Voluntary contributions

One of the biggest concerns about the hybrid system is the lack of voluntary contributions by employees to their savings plans beyond the 1 percent that is required under the law. The state matches that 1 percent and up to an additional 1.5 percent. Employees can contribute an additional 4 percent.

Currently, 28,526 employees are enrolled in the hybrid plan, compared with more than 312,000 active employees in the two defined benefit plans. Of those in the hybrid plan, 91 percent don’t make voluntary contributions to their pension savings plans.

Most of those who do are better paid, making at least $70,000 a year, and part of the state retirement plan for judges.

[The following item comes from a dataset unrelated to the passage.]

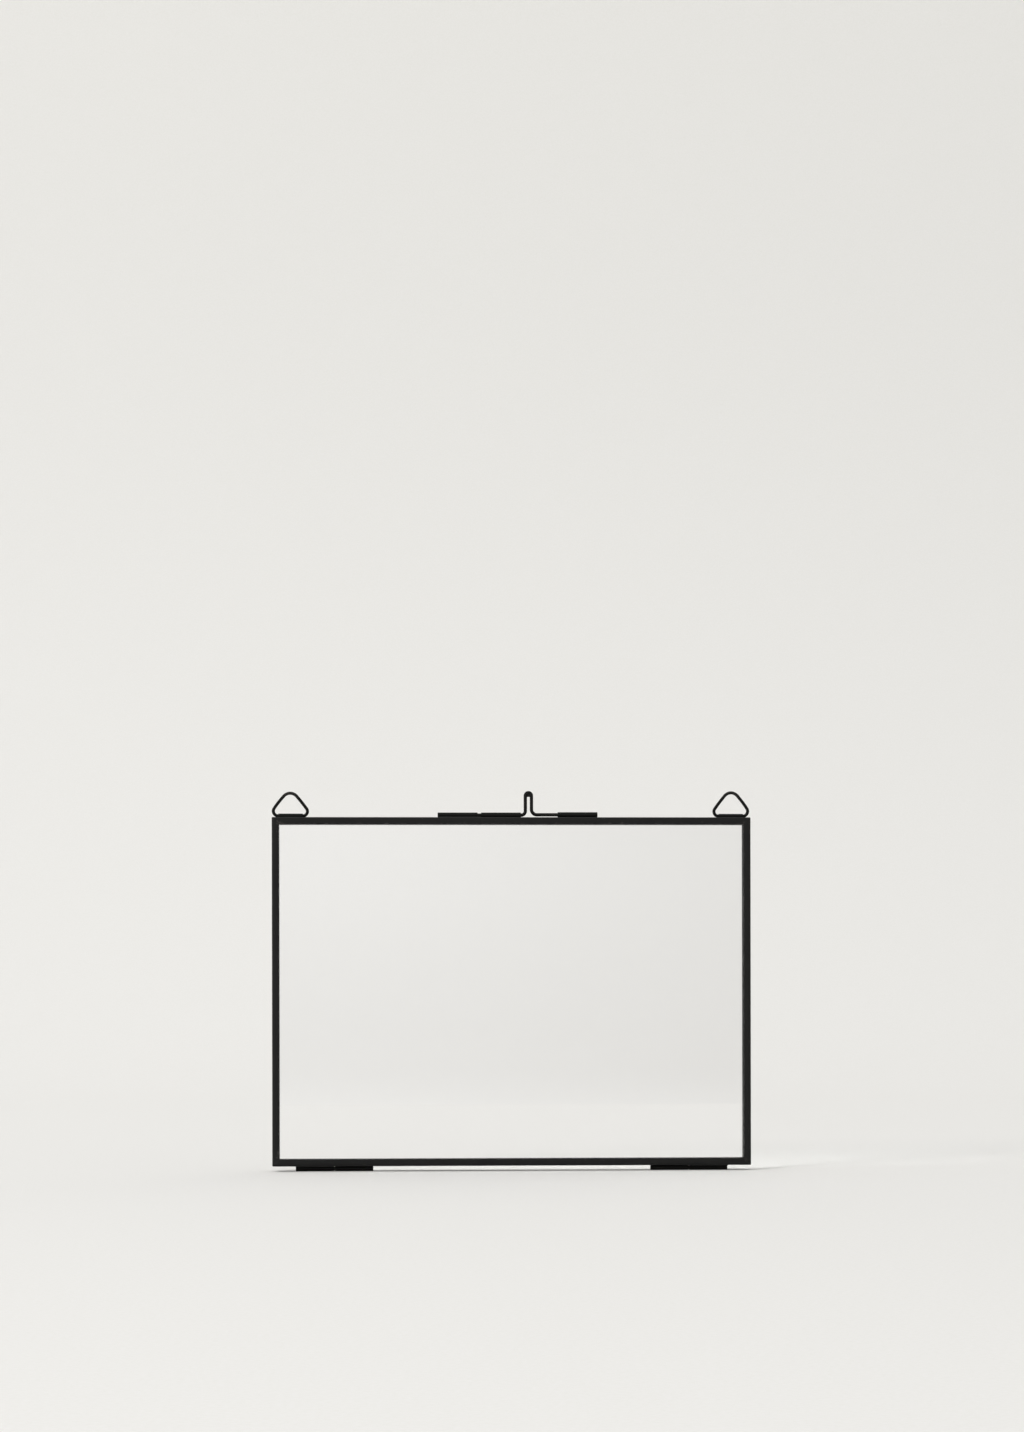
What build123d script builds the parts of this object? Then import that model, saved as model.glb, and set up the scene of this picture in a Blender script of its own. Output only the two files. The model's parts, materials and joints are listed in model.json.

About 80 percent of people enrolled in the hybrid plan earn less than $50,000 a year.

VRS has increased voluntary participation from less than 4 percent to about 9 percent of employees in the hybrid plan, which automatically increases employee contributions by a half-percent every three years unless they opt out.

But those who contribute only the minimum would only have retirement income equal to 33.4 percent of their pay, compared with 45 to 48 percent for those in defined benefit pension plans and 52.5 percent for employees who contribute the maximum in the hybrid.

House Appropriations Chairman S. Chris Jones, R-Suffolk, said any new study would look at ways “to continue to reduce the liability on the part of the state, but also provide adequate replacement income for the employee.”

Jones said last week the committee will favor paying an additional $25 million in the next two-year budget to pay the full retirement contribution for state employees recommended by VRS, which would be two years ahead of a schedule adopted under reforms in 2012.

He also said he favors a study of all compensation and benefit issues to address concerns about turnover in the state workforce and the ability to hire and retain new workers.

“It’s got to be a comprehensive approach,” Jones told the committee at its annual retreat in Chantilly.